The top seven placed teams from the last World Cup – New Zealand, England, the USA, France, Canada, Australia and Wales – have already secured automatic qualification for the competition in 2021.

Under the pathway, non-qualified teams will compete in new and existing regional tournaments, maximising international spread and exposure, with the winners of each tournament (save for South America) automatically securing a place at the World Cup in two years’ time.

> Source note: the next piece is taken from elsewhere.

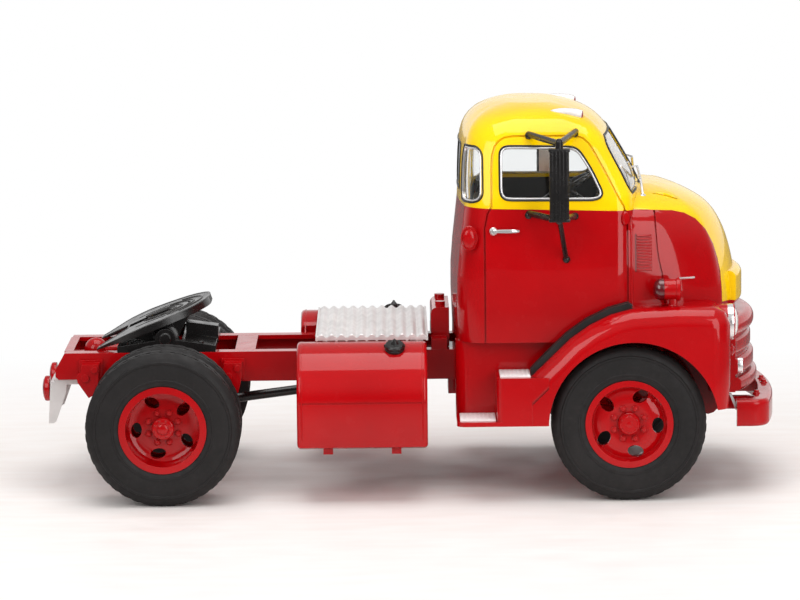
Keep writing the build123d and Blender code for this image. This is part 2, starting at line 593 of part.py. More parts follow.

REGIONAL WOMEN’S RUGBY WORLD CUP QUALIFICATION PATHWAY TOURNAMENTS:

Oceania: The expanded 2019 Oceania Women’s Rugby Championship will act as the WRWC 2021 qualifier with the winning team qualifying directly to WRWC 2021

Rugby Europe: For the first time in Europe, a standalone qualification tournament will be held in September 2020. Ireland, Italy and Scotland will be joined by the winners of the 2020 Rugby Europe Women’s Championship, with the winning team qualifying directly to WRWC 2021

Asia Rugby: The existing 2020 Asia Rugby Women’s Championship will act as the WRWC 2021 qualifier with the winners qualifying directly to WRWC 2021

Rugby Africa: A new Women’s competition to be held in August 2019 will act as the WRWC 2021 qualifier with the winning team qualifying directly to WRWC 2021

South America: A WRWC 2021 qualification competition will be held in 2020. The winners will progress to a play-off between the second-placed team from the Africa regional tournament to determine the fourth side to compete in the Repechage

The final team to qualify for WRWC 2021 will be decided via the new Repechage tournament, which will take place in 2020. The tournament will comprise of the second placed teams in the Asia, Europe and Oceania regional tournaments and the winners of the play-off between South America and the second-placed team from the Africa regional qualifier.

The 2021 Women’s Rugby World Cup is the ninth edition of the tournament and the first to be held in the southern Hemisphere after New Zealand were awarded hosting rights by World Rugby in November of last year.

World Rugby Chairman, Sir Bill Beaumont, said:

We are committed to accelerating the development of the Women’s game at international level. Last year we announced significant remodelling of the Women’s Rugby World Cup format to ensure that the competition continues to be as competitive as possible, while also continuing to engage fans worldwide.

“The introduction of a new qualification pathway and Repechage tournament, for the first time in the tournament’s history, is another significant and exciting step forward that will offer more Unions an opportunity to qualify for the World Cup in 2021.”

Last year World Rugby announced a progressive remodelling of the Women’s Rugby World Cup format ahead of 2021 to boost team and fan experience alike which included:

– A revised match schedule guaranteeing longer rest periods which will greatly benefit player welfare
– The addition of the quarter-final stage to allow teams a further opportunity to play for a higher position
– With the longer rest periods and additional play-off stage, the total tournament window will increase from 23 to 35 days
– Furthering World Rugby’s commitment to prioritising player welfare by increasing tournament squad sizes from 28 to 30 players

The schedule of regional qualification tournaments and the Women’s Rugby World Cup Repechage will be announced later this year.

The 2017 Women’s Rugby World Cup in Ireland was a record-breaker on many levels, furthering the reach, engagement and profile of the Women’s game. It recorded a total of 45 million video views and had a total reach of more than 70 million throughout the five match days.

More than 750,000 fans from 230 countries and territories also visited the official website, www.rwcwomens.com, attracting 58% of new fans, setting new records for engagement of the multi-language content for a Women’s Rugby World Cup.